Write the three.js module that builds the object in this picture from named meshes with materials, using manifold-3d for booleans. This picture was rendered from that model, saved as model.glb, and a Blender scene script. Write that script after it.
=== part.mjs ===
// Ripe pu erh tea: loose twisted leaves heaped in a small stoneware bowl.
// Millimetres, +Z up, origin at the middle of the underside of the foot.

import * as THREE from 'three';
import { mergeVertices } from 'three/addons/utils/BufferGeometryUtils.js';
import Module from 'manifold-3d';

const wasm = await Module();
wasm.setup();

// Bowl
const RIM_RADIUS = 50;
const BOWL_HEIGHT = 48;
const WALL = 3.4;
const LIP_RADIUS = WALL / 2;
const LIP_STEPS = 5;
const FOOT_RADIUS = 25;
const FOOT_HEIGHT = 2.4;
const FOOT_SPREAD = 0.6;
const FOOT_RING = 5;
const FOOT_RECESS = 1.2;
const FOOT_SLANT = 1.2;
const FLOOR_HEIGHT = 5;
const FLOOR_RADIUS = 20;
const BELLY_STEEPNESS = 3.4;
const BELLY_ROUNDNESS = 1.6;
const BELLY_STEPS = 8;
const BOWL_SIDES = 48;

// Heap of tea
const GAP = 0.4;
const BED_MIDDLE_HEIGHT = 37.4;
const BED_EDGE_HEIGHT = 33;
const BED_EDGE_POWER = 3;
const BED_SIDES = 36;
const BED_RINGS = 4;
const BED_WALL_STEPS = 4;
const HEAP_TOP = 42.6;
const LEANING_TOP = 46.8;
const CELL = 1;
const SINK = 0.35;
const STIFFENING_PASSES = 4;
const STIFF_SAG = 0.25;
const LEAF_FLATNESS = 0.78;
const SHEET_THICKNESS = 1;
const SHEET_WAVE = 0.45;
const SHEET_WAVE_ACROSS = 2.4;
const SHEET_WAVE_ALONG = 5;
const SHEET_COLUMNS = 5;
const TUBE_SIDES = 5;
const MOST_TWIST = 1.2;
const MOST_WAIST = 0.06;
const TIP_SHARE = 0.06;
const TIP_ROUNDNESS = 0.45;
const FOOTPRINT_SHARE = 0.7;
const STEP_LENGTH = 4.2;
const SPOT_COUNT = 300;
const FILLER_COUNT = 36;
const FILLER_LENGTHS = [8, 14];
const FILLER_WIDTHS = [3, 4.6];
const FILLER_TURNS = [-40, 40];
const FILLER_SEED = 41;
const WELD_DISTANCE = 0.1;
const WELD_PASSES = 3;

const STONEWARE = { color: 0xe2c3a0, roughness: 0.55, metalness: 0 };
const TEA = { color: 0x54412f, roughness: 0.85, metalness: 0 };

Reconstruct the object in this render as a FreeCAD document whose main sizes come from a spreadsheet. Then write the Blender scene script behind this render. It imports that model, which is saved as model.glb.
______________________________
Scan the listing above. Gather each line that contains the word "model".

*Exercise result*:
Write the three.js module that builds the object in this picture from named meshes with materials, using manifold-3d for booleans. This picture was rendered from that model, saved as model.glb, and a Blender scene script. Write that script after it.
Reconstruct the object in this render as a FreeCAD document whose main sizes come from a spreadsheet. Then write the Blender scene script behind this render. It imports that model, which is saved as model.glb.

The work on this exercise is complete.